Dawkins merely speaks the truth. If you can't face it, grow some courage.
Dawkins and truth int he same sentence? Now there's an oxymoron.
People who believe in talking snakes are wrong about virtually everything... Thanks for providing proof.
I guess when you read about Robert E. Lee being referred to as the "Grey Fox" in 2000 years, you will think... wow, those mythological beings like Grey Foxes that won battles out numbered and out fed, they sure tell good stories.. Cause liberals like you will think it wasn't a metaphor. Talking snakes, again, it is possible there were talking snakes if they were in the spiritual world and not the physical. Open you mind to beyond what is observable in a lab. Love is not observable, neither are morals. Yet they still exist.
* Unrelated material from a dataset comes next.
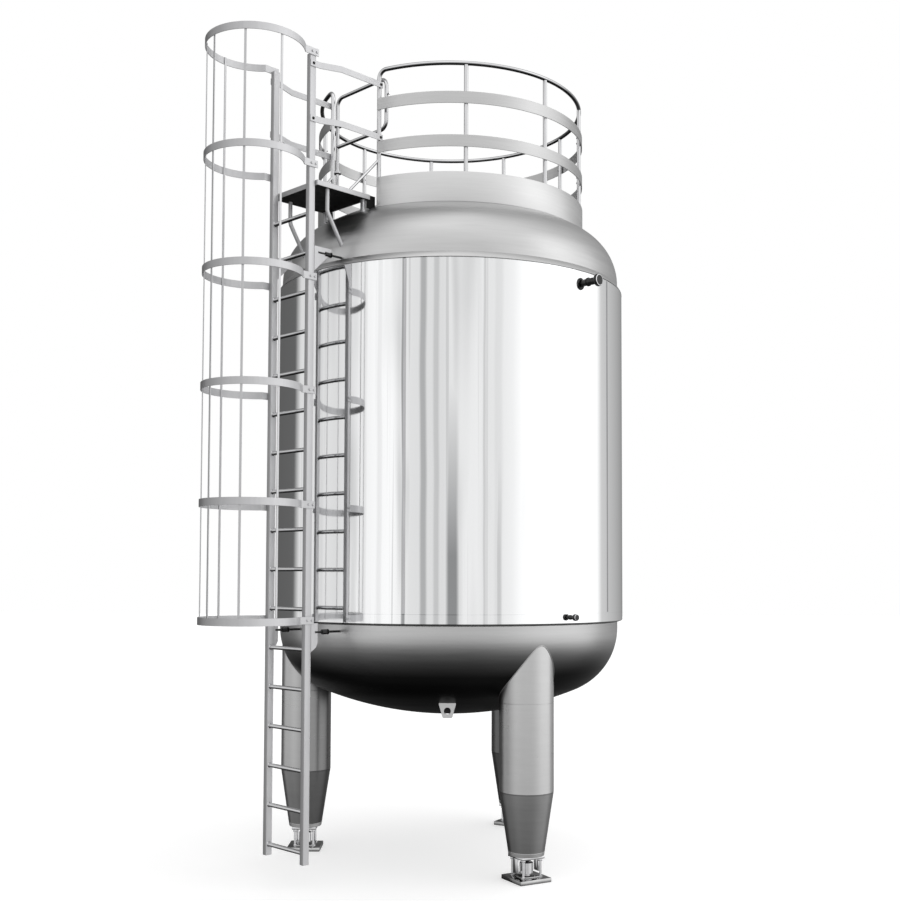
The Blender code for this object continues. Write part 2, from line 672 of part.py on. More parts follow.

@Rhea – Not believing in talking snakes, or heck, even being an atheist doesn't make you a liberal. Grow up.
@eja: Only LIberals limit themselves from the metaphysical.
He only speaks what he can observe and repeat in a lab... that doesn't mean its the whole truth or even part of the truth. He is making his "facts" based of less than a fraction of a percent of the evidence necessary to make any call one way or the other about anything. It takes just as much faith not to believe in God as it does to believe.
It takes as much faith as not believing in the pink unicorn on the far side of the moon.
Again, you take something that doesn't exist physically, and make out like you prove apoint by saying it doesn't physically exist. Fact is, you have no clue what exists metaphysically, and you have shut yourself off from it. No one things Angels and God are in the physical realms and can be found on a mountain somewhere. Only scientist think that. God exists in the heavenly realms, the metaphysical.
I will wholeheartedly agree when I hear Christian leaders resoundingly denounce Pat Robertson. And when I see Christian legislators stop pushing the Christian beliefs into law. Richard Dawkins is not a leader of athethism, he's just a guy with an opinion. So it's not really the same thing, as he is not denying rights to gays or women.